• [REQUIREMENTS]: Identify each line containing the word "from" and copy it.

• [STORED DATA]:
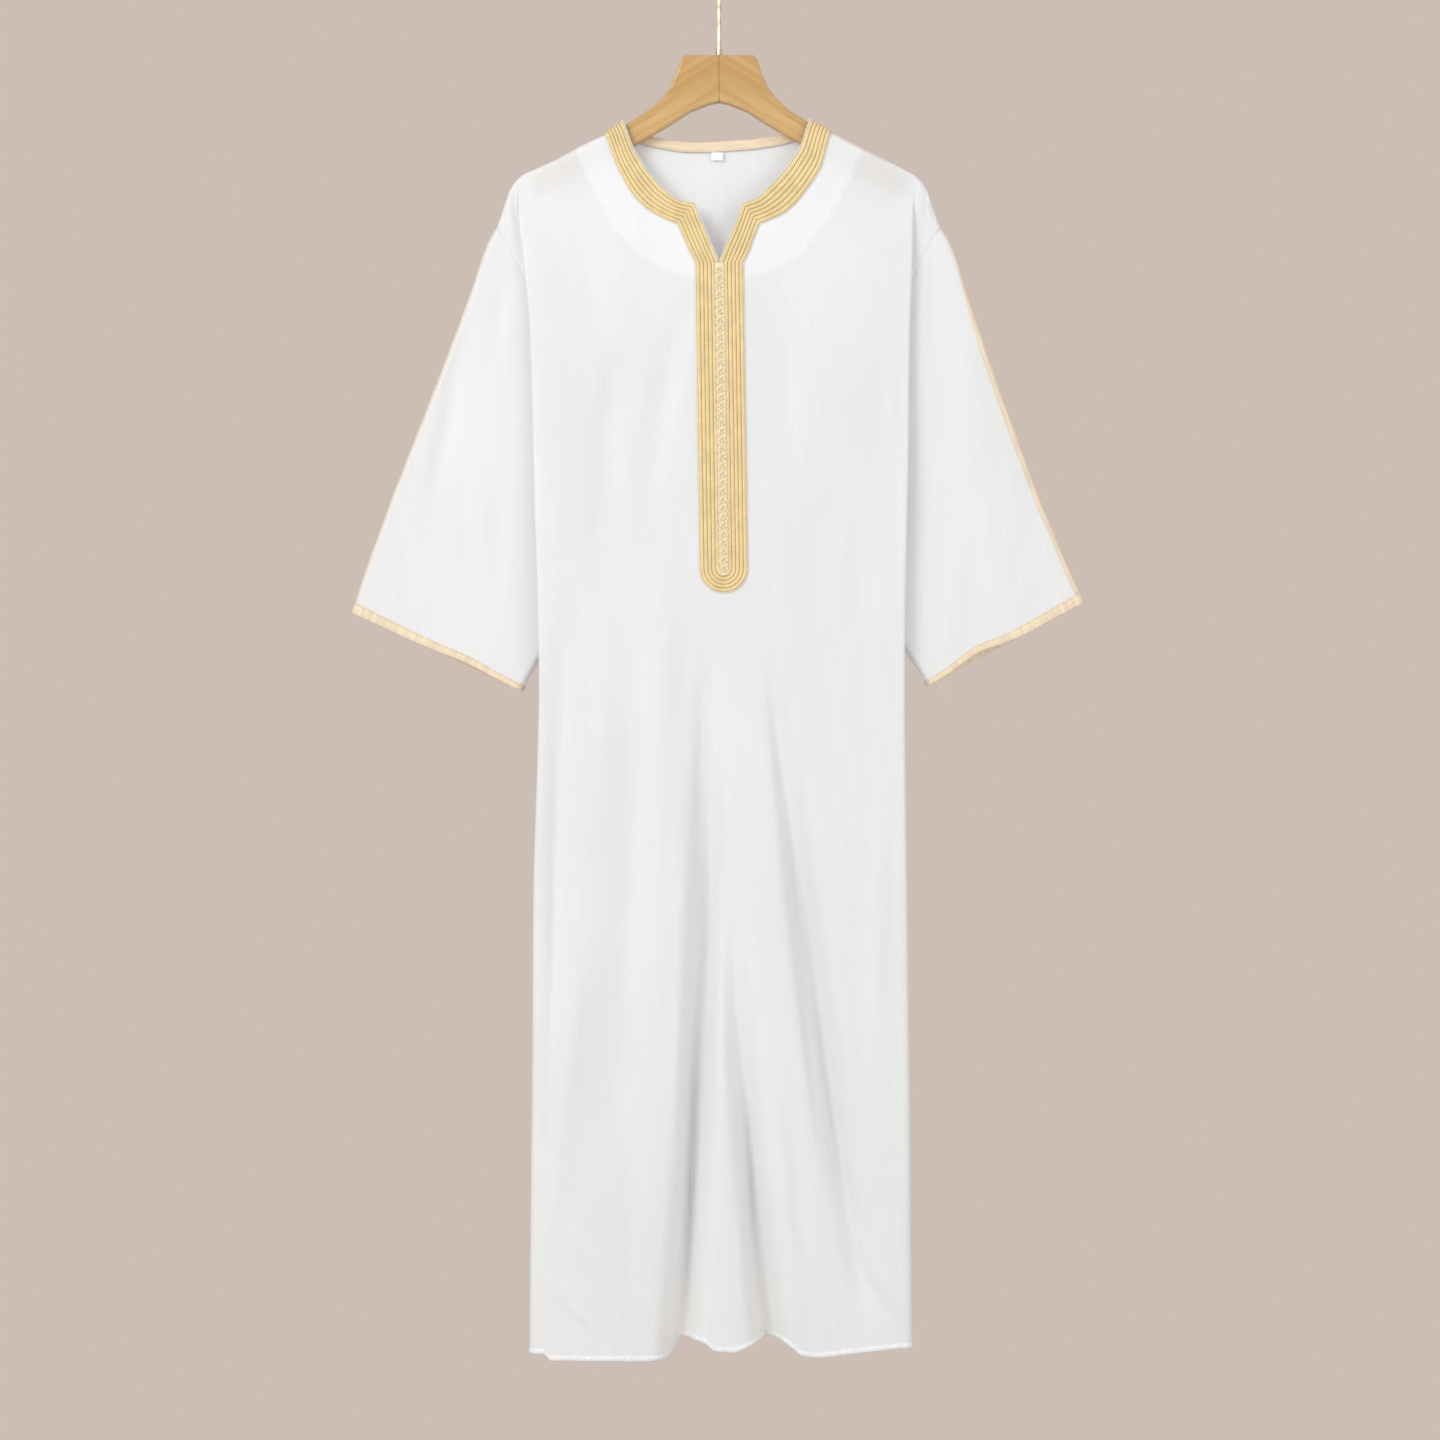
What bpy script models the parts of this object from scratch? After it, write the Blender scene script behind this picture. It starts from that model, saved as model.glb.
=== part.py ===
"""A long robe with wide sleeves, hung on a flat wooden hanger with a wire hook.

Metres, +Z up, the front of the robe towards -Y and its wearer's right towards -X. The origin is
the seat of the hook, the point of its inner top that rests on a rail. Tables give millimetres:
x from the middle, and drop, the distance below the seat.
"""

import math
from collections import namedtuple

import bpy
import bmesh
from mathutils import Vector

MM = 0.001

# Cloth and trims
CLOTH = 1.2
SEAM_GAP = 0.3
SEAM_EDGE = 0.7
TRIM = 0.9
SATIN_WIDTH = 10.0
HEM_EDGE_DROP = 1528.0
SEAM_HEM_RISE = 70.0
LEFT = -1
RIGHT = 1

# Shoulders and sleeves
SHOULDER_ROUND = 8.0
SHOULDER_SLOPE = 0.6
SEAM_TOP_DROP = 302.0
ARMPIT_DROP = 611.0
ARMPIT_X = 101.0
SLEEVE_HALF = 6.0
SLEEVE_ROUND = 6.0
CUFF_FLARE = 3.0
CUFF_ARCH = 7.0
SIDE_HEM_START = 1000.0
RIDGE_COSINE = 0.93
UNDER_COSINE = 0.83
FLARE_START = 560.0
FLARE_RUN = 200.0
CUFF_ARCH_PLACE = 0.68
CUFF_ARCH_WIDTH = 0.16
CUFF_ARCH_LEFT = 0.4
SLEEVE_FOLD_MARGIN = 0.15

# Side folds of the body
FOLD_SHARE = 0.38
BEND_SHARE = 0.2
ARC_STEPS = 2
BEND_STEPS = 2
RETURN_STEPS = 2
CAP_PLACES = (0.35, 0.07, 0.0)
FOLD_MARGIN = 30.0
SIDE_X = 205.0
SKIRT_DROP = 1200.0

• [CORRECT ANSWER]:
What bpy script models the parts of this object from scratch? After it, write the Blender scene script behind this picture. It starts from that model, saved as model.glb.
x from the middle, and drop, the distance below the seat.
from collections import namedtuple
from mathutils import Vector